题意

求这个东西:

\[\prod_{i=1}^N\prod_{j=1}^N\frac{{\rm{lcm}}(i,j)}{{\rm{gcd}}(i,j)} \ ({\rm{mod}} \ 104857601) \]

题解

根据

\[{\rm{lcm}}(i,j)=\frac{i \times j}{{\rm{gcd}}(i,j)} \]

化简式子:

\[\begin{aligned} \text{Ans}&=\prod_{i=1}^N\prod_{j=1}^N\frac{i\times j}{{\rm{gcd}}^2(i,j)}\\ &=\frac{\prod_{i=1}^N\prod_{j=1}^Nij}{\prod_{i=1}^N\prod_{j=1}^N{\rm{gcd}}^2(i,j)} \end{aligned} \]

先看位于分子的式子:

\[\begin{aligned} \prod_{i=1}^N\prod_{j=1}^Nij&=\prod_{i=1}^Ni^N (N!)\\ &=(N!)^N(N!)^N\\ &=(N!)^{2N} \end{aligned} \]

快速幂求即可。

然后是分母的式子:

先不考虑 \({\rm{gcd}}(i,j)\) 的次数。枚举 \({\rm{gcd}}(i,j)\) ,若有数对 \(i,j\) 满足 \({\rm{gcd}}(i,j)=d\) ,那么 \(d\) 对答案会产生贡献。有:

\[\prod_{i=1}^N\prod_{j=1}^N{\rm{gcd}}(i,j)=\prod_{d=1}^Nd^{f(d)} \]
\[\begin{aligned} f(d)&=\sum_{i=1}^N\sum_{j=1}^N[{\rm{gcd}}(i,j)=d]\\ &=\sum_{i=1}^{\lfloor\frac{N}{d}\rfloor}\sum_{j=1}^{\lfloor\frac{N}{d}\rfloor}\sum_{k|i,k|j}\mu(k)\\ &=\sum_{k=1}^{\lfloor\frac{N}{d}\rfloor}\mu(k)\lfloor\frac{N}{kd}\rfloor^2 \end{aligned} \]
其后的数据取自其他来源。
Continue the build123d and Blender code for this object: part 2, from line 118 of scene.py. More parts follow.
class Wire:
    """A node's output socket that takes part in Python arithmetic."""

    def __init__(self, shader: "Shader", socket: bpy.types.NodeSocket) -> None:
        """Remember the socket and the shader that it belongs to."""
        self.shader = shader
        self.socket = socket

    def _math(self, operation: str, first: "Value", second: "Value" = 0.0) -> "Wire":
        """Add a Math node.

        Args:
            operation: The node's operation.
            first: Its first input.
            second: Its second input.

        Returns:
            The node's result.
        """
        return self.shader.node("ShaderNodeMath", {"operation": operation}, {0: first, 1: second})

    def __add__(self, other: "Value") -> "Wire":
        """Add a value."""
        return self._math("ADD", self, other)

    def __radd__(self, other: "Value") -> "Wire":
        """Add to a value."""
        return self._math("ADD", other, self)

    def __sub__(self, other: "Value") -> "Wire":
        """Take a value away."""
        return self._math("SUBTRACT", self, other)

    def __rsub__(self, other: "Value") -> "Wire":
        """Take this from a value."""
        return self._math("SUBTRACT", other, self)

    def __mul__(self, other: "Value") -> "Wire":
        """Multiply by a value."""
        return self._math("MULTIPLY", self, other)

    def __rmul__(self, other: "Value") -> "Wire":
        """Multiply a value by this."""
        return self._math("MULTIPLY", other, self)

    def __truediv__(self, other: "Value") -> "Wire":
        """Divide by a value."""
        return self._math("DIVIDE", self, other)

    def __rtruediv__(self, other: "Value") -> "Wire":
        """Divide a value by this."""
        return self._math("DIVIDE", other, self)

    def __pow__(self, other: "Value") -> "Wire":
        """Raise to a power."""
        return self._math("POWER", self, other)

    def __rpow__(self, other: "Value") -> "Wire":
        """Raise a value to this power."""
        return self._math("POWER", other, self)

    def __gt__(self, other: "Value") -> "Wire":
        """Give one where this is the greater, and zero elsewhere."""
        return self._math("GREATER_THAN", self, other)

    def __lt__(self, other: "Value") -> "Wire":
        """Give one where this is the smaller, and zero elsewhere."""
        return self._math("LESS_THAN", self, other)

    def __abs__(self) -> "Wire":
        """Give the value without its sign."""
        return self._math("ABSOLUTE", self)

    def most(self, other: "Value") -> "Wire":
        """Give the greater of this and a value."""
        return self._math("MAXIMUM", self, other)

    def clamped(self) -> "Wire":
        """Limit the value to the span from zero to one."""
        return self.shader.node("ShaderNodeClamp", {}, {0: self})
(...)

枚举 \(d\) ,整除分块求 \(f(d)\) 即可。


\(\text{Code}:\)

#include <iostream>
#include <cstring>
#include <cstdio>
#include <algorithm>
#include <cmath>
#define maxn 1000005
#define Rint register int
#define INF 0x3f3f3f3f
using namespace std;
typedef long long lxl;
const lxl mod=104857601;

template <typename T>
inline T read()
{
	T x=0,f=1;char ch=getchar();
	while(ch<'0'||ch>'9') {if(ch=='-') f=-1;ch=getchar();}
	while(ch>='0'&&ch<='9') {x=(x<<1)+(x<<3)+ch-'0';ch=getchar();}
	return x*f;
}

int prime[maxn],cnt;
bool flag[maxn];
int mu[maxn];

inline void sieve()
{
	mu[1]=1;
	for(int i=2;i<maxn;++i)
	{
		if(!flag[i]) prime[++cnt]=i,mu[i]=-1;
		for(int j=1;j<=cnt&&i*prime[j]<maxn;++j)
		{
			flag[i*prime[j]]=true;
			if(!(i%prime[j])) break;
			mu[i*prime[j]]=-mu[i];
		}
	}
	for(int i=1;i<maxn;++i)
		mu[i]+=mu[i-1];
}

inline lxl fmi(lxl a,lxl b)
{
	lxl ans=1;
	a%=mod;
	while(b>0)
	{
		if(b&1) ans=(ans*a)%mod;
		a=(a*a)%mod;
		b>>=1;
	}
	return ans;
}

inline lxl calcu(lxl N)
{
	lxl res=0;
	for(lxl l=1,r=0;l<=N;l=r+1)
	{
		r=N/(N/l);
		res+=(mu[r]-mu[l-1])*(N/l)*(N/l);
	}
	return res;
}

inline lxl solve(int N)
{
	lxl res=1;
	for(lxl i=1;i<=N;++i) res=(res*i)%mod;
	res=fmi(res,2*N);
	lxl flr=1;
	for(lxl d=1;d<=N;++d)
		flr=flr*fmi(d,calcu(N/d))%mod;
	flr=fmi(flr*flr%mod,mod-2);
	return res*flr%mod;
}

int main()
{
	// freopen("P5221.in","r",stdin);
	sieve();
	int N=read<int >();
	printf("%lld\n",solve(N));
	return 0;
}